With Southwest, Bags–and Gags–Fly Free

October 6th, 2010 by admin Leave a reply »

Today I enjoyed the services of one of my “hero companies”:  Southwest Airlines.  Hero companies are those that do virtually everything well:  great products, great service, great people, great marketing.  There aren’t many companies on the list; Apple and Starbucks are definitely on it, and so is Southwest.

Southwest is one of the most underrated businesses of all time in my opinion.  For them to be the most (and often the only) profitable airline year after year after year is nothing short of amazing, particularly when you consider that they do it despite charging extremely low fares.  I also love the fact that they’ve further separated themselves by refusing to charge for bags while their competitors nickle and dime their customers–and their brand equity–to death.

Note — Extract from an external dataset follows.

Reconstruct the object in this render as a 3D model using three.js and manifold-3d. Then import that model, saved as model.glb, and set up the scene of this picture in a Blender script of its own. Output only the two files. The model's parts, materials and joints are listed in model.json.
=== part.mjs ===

But what might best differentiate Southwest from the competition is not only the way they motivate their employees, but the way the leverage their employees’ morale to enhance the customer experience.

I shot the above photos today with my Blackberry in the jetway  of my plane as I was boarding a flight from Chicago to Denver.  The life-size photos of Southwest employees smiling and waving at you made for a very warm and surprising welcome.  And what was particularly impressive was how genuine the smile was on each and every person.  I found myself thinking, “Man, these people really love working for this company.”  And then I found myself smiling too, which is not something I’m used to doing when I board an airplane.

And it didn’t stop there.  From takeoff to landing, the flight attendants and the flight crew were engaging and smart…and very funny.  After reciting the mandatory instructions about how to use the flotation device in the event of a “water landing” (my all-time favorite euphemism, BTW), the flight attendant added, “So you can just paddle around until the Coast Guard arrives.”  He then took us through the oxygen mask drill, telling us that if you’re traveling with a child, you should put your mask on first before putting the mask on the child.  He then added, “And if you’re traveling with two children–(dramatic pause)–pick whichever one you think has the most potential.”

Both jokes were delivered with impeccable timing.  And both were non-politically correct, which fits perfectly with the image of a company whose brilliant former CEO Herb Kelleher was known for chain-smoking, swigging Wild Turkey, and publicly arm-wrestling his fellow CEOs.  This is a company with an attitude–and a very infectious one at that!

A big part of making customers loyal to your brand is getting them to think of the brand in personal terms, to feel like they know and like the people behind the brand, and to believe that those people care sincerely about their happiness.  That can be hard to pull off when you’re a manufacturer, but when you’re in the service business, you have hundreds, thousands, or even tens of thousands of opportunities each day to have your employees build your brand equity with every customer encounter.

Unfortunately, very few service companies get that, but Southwest Airlines certainly does.  And that’s why their brand equity continues to fly as high as their shareholders equity.